For my exploration into ethnography outside of anthropology I chose to interview a fellow graduate student in the department of political science. Her research focuses on framing people’s perceptions of climate change and the cultural dimensions that shape these perceptions. As a primatologist I found her work fascinating and the different interconnections between our research and ultimate goals for conservation was really surprising. Her first introduction to ethnographic methods was during her undergraduate work during a course on qualitative methods-such as interviews and participant observation. In political science there is a rather large division between people who use or see the benefits between qualitative and quantitative methods. However, some political scientist do use methods such as interviewing, case studies, and content analysis, but with most people viewing it as largely quantitative field. These different qualitative methods are used but may not be considered “ethnographic” in a true sense.

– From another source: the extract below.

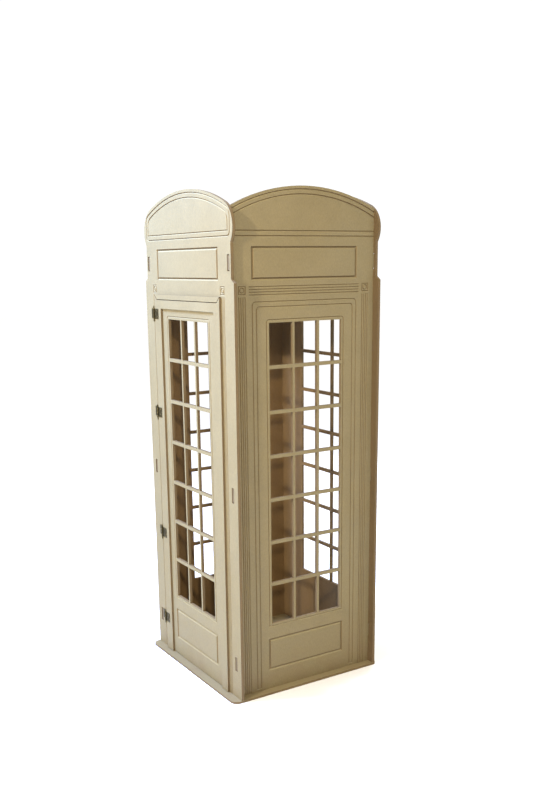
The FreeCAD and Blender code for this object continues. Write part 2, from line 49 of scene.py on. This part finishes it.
# ---- board colours, as linear light ----
FACE = (0.208, 0.168, 0.086)
FACE_WARM = (0.202, 0.159, 0.077)
# routed core, browner than the face, reached deeper in the groove: partly the core's own colour, partly
# painted shade
GROOVE_CORE_AND_SHADE = (0.122, 0.073, 0.028)
GROOVE_WIDE = (0.180, 0.136, 0.064)     # deep inside the wide grooves, with lighter painted shade
GROOVE_TOP_SHADE = (0.100, 0.065, 0.028)      # painted shade on a groove's upper wall
GROOVE_SILL_HIGHLIGHT = (0.262, 0.215, 0.112)     # painted highlight on a groove's lower wall
EDGE_CORE = (0.165, 0.116, 0.056)
EDGE_SKIN = (0.100, 0.063, 0.028)
TAB_END_SHADE = (0.120, 0.085, 0.042)         # painted shade on the ends of the tabs that show in the side walls
INNER = (0.188, 0.118, 0.051)
MARGIN_SHADE = (0.100, 0.064, 0.026)          # painted shade on the inner faces of the side walls, outside the cabin
# colour towards which the boards darken in patches near the floor
LOW_DARK = (0.150, 0.100, 0.055)

# ---- board surface ----
BOARD_SHIFT = (3.7, 1.9, 5.3)           # moves the pattern from one board to the next
FACE_LIMITS = (0.90, 0.99)              # cosines between which a surface becomes a flat face
GROOVE_LIMITS = (0.35, 0.60)            # cosines between which a surface becomes a groove's wall
UPRIGHT_FIBRE = (1.0, 1.0, 0.45)        # fibres are about twice as long upwards
# depths over which the painted shade deepens in a groove
GROOVE_DEPTHS = (0.0002, 0.0024)
WIDE_GROOVE_DEPTHS = (0.0026, 0.0036)
LIFT_LIMITS = (0.25, 0.60)              # how far a groove's wall looks up or down, for its painted shade and painted highlight
SKIN_START = 0.25                       # parts of the thickness, from the middle of the board
SKIN_FULL = 0.48
LAYERS_ALONG = 9.0                      # noise scales along the board and through it
LAYERS_THROUGH = 900.0
EDGE_CONTRAST = 0.55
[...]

My interviewee utilizes many aspects of qualitative methodology in her own research and does content analysis to understand how climate skeptics frame and talk about climate change. She would also like to compliment this research with semi-structured interviews with climate skeptic bloggers or expand upon this research for her dissertation work. Collaboration in political science varies depending upon your research topic and her work is inherently interdisciplinary. Occasionally, researchers in political science collaborate with anthropologists and at Purdue the political science department has hired a few researchers who specialize in using qualitative methods. My overall sense from this interview was that quantitative methods have been traditionally preferred in this field, however the value of using mixed methods and qualitative methods in particular, are becoming more popular and valued in the discipline of political science.